Felieton sportowy

Wyższość sportu nad polityką jest bezsprzeczna. Obie te dziedziny często goszczą w mediach. Łączy je jedynie rywalizacja.

Sportowe media

Mało w naszym czterdziestomilionowym kraju sportowców, za dużo polityków, biznesmenów, społeczników, przedsiębiorców, partyjniaków. A jednak nie! Jak się okazuje sportowców za dużo i za dużo sportu, w prasie, telewizji… O zgroza! Nawet w radio coraz więcej sportu. Na jednym z forum internetowych wypowiedź jednej pani demaskującej akcję „grupy” usportawiającej polski naród. Należy z tym walczyć, jak najszybciej, bo już lada dzień, co drugi z nas będzie sportowcem. To ma miejsce nie tylko w ogólnopolskich mediach, ale również i w tych lokalnych.

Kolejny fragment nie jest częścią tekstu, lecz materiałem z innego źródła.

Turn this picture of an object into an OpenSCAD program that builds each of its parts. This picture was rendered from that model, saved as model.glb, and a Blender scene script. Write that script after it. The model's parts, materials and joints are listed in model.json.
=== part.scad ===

Zawody najlepszych skoczków świata oglądają miliony Polaków, telewizyjną transmisje sparingowego spotkania piłkarzy mistrza Polski oglądało przeszło dwa tygodnie temu ponad 700 tysięcy widzów. W opublikowanym, najnowszym sondażu AGB Polska wśród dziesięciu najchętniej oglądanych programów znajduje się serwis sportowy, wyprzedzając na przykład popularny program „Jaka to melodia?”. W sondażu OBOP miejsce w pierwszej dziesiątce zajęły również transmisje z narciarskich mistrzostw świata. Kto to ogląda? Młodzież? Dorośli? Jak się okazuje i jedni i drudzy.

Liczby nie kłamią i należy pogodzić się z kreującą rzeczywistością, w której sport zajmuje silną pozycję. Polacy potrafią się z każdym sukcesem naszego sportowca bardzo szybko utożsamić. Gorzej, jeśli zabraknie sukcesu. Wtedy istnieje totalna krytyka. A krytykują wszyscy, i kibice, i dziennikarze i także postronni obserwatorzy. W obu przypadkach media w tym uczestniczą. I niestety niejednokrotnie działania dziennikarzy mijają się z ich podstawową informacyjną rolą. Każdy wybijający się ponad przeciętność sportowiec musi się jednak liczyć z tym, iż jest dla wszystkich mediów źródłem informacji i od niego samego w wielkim stopniu zależy tworzenie ich treści.

Sport w mediach był obecny od zawsze, niemniej tendencja ta jest nadal rosnąca. Powstają nowe stacje sportowe. O sporcie pisze prasa. Pisać będzie, dopóki będzie o czym. Bo za dużo przede wszystkim w telewizji polityki. Wystarczy, że mamy obradu sejmu, obrady komisji sejmowych i polityczne wiadomości. Poza polityką, jest jeszcze gospodarka, kultura i oczywiście sport. O tym pisać warto. Są ludzie, dla których walka i polityczna rywalizacja nie ma większego znaczenia.

Już niebawem na boiska wybiegną piłkarze, na stadiony lekkoatleci, wtedy okaże się jak wielkie jest zainteresowanie kibiców. O tym, będziemy na łamach naszej gazety informować.